Abdessamad Badaoui

Personal information
- Date of birth: 24 August 1999 (age 26)
- Place of birth: Casablanca, Morocco
- Height: 1.81 m (5 ft 11 in)
- Position: Right-back

Youth career
- 2011-2019: Raja CA

Senior career*
- Years: Team / Apps / (Gls)
- 2019-2022: JS Soualem / 51 / (0)
- 2022-2023: Raja CA / 39 / (1)

International career^{‡}
- 2019–2022: Morocco U-23 / 2 / (0)

= Abdessamad Badaoui =

Moroccan professional footballer

Abdessamad Badaoui (Arabic: عَبْد الصَّمَد بَدَوِيّ; born 24 August 1999) is a Moroccan professional footballer who plays as a right-back.
He began his career as a youth player with Raja CA before joining JS Soualem in 2019 where he gained with them their first ever promotion to Botola. In January 2022, he returned to Raja CA.

==Early life==
Abdessamad Badaoui was born on 24 August 1999 in Casablanca.

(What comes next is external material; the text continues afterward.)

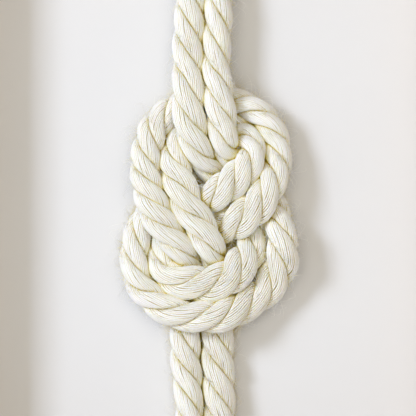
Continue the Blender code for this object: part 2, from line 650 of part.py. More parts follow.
clear_scene()
PARTS = new_collection("sailors_knot_board")
CUTTERS = new_collection("cutters")
build()
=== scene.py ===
"""Looks of the sailor's knot board: laid cotton rope, painted panel, oiled wood, brass and zinc.

Metres, +Z up, front towards -Y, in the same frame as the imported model.
"""

from math import asin, atan2, ceil, cos, hypot, pi, radians, sin

import bpy
import numpy as np
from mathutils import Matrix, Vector


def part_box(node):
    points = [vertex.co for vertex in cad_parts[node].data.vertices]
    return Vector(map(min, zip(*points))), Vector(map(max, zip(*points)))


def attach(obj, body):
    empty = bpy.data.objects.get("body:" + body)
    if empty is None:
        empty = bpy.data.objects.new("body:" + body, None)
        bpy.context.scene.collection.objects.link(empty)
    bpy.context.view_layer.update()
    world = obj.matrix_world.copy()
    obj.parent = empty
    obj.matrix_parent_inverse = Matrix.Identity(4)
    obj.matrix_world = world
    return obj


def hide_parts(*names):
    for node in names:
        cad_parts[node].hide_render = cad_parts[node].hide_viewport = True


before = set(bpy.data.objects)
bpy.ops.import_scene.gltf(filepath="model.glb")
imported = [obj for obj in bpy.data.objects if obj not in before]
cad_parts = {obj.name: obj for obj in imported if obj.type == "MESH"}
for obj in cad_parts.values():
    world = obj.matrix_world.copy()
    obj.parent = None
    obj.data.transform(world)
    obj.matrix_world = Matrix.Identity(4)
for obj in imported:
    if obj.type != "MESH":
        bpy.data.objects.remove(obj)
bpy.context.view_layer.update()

MM = 0.001

# The photograph's size, the pixel at the knot's middle, a pixel's size there, and the camera
PHOTO_SIZE = 416
KNOT_PIXEL = (202.5, 212.0)
PIXEL = 0.4444 * MM
CAMERA_DISTANCE = 2.5
CAMERA_NEAR = 0.1
CAMERA_FAR = 50.0
SENSOR_WIDTH = 36.0

# The main lamp, whose shadows go across and down the panel for each unit of depth, and the room
SHADOW_ACROSS = 1.0
SHADOW_DOWN = 0.5
LAMP_DISTANCE = 3.0
LAMP_SIZE = 0.75
LAMP_POWER = 61.0
LAMP_COLOUR = (0.765, 0.834, 0.977)
WORLD_COLOUR = (0.35, 0.32, 0.275)
WORLD_STRENGTH = 0.82

# The pale backdrop, which the floor turns into away from the board
BACKDROP_COLOUR = (0.80, 0.80, 0.79)
FLOOR_COLOURS = ((0.80, 0.80, 0.79), (0.84, 0.84, 0.83))
FLOOR_ROUGHNESS = 0.8
FLOOR_CLOUDS = 3.0
FLOOR_REACH = 6.0
FLOOR_DROP = 0.2 * MM
FLOOR_FADE = ((0.08, (0.0, 0.0, 0.0)), (0.45, (1.0, 1.0, 1.0)))

# A wide soft lamp before the board, and one behind it for the back
FILL_DISTANCE = 2.4
FILL_SIZE = 2.0
FILL_WAY = (0.0, -1.0, 0.05)
FILL_POWER = 26.0
FILL_COLOUR = (1.0, 0.94, 0.80)
BACK_WAY = (0.4, 1.0, 0.5)
BACK_POWER = 40.0
BACK_COLOUR = (1.0, 1.0, 1.0)

# In the materials below, a noise is its scale, then its detail and roughness where they aren't
# the usual ones. A bump is its depth and its strength. A roughness that varies is how much of a
# noise is added, and to what.

# Cotton: two pale tones in blotches, what the dullest yarn multiplies them by, the painted shade
# in the grooves between yarns, and the painted golden shade that multiplies the colour between the
# ropes
COTTON_PALE = ((0.975, 0.965, 0.92), (0.985, 0.98, 0.95))
COTTON_DULL = (0.96, 0.955, 0.945)
COTTON_GROOVE_SHADE = (0.69, 0.64, 0.46)
COTTON_CREVICE_SHADE = (1.0, 0.84, 0.08)
COTTON_BLOTCHES = 90.0
COTTON_PATCHES = (110.0, 2.0)
COTTON_GROOVE_SHADE_PATCHES = ((0.38, (0.45,) * 3), (0.60, (1.0,) * 3))
# How sharply the painted shade gathers on each yarn's flanks
SEAM_SHADE_POWER = 2.0
FIBRE_RIDGES = 3
FIBRE_SLANT = 0.55
FIBRE_WANDER = 1.6
FIBRE_SHADE = 0.06
FLUFF = (2600.0, 4.0)
FLUFF_SHADE = 0.16
BASE_SHADE = 0.935
FIBRE_HEIGHT = 0.5
COTTON_BUMP = (0.05 * MM, 0.6)
COTTON_SURFACE = {
    "Roughness": 0.95,
    "Specular IOR Level": 0.2,
    "Sheen Weight": 0.05,
    "Sheen Roughness": 0.6,
    "Subsurface Weight": 0.35,
    "Subsurface Radius": (1.0, 0.8, 0.5),
    "Subsurface Scale": 0.4 * MM,
}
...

He started playing football in the streets before joining the academy of Raja Club Athletic in the Raja-Oasis Complex.

==Club career==
===Debut with Raja CA===
In 2018, Badaoui began to play with the reserves under Abdelilah Fahmi but did not establish himself as a starter.

===Transfer to JS Soualem and promotion===
In 2019, he joined Jeunesse Sportive Soualem which had just won the 2017-18 Amateur National Championship (D3) under the direction of Redouane El Haimer. In his first season, he quickly became a starter and the team were very close to promotion but finished in fifth place.

The club of Soualem finished second at the end of the 2020–21 Botola 2 one point behind Olympique de Khouribga, meaning they earned their first ever promotion to the first division.

During the summer of 2021, he refuses to sign for RS Berkane despite an agreement reached between Fouzi Lekjaa and Bouchaib Bencheikh, president of JS Soualem.

On 19 December 2021, after a long-term injury, he made his Botola debut against Youssoufia Berrechid and played 10 minutes (loss 1–2). He will start the next games.

===Return to Raja CA===
On 31 January 2022, Abdessamad Badaoui returns to his former club Raja CA and signed a four-and-a-half-year contract.

On 7 April, he played his first match against JS de Kasbah Tadla in the round of 16 of the Throne Cup (0–1 victory).

On 8 October in Niamey, he played his first international match against ASN Nigelec in the second round of the 2022-23 Champions League (victory 0–2).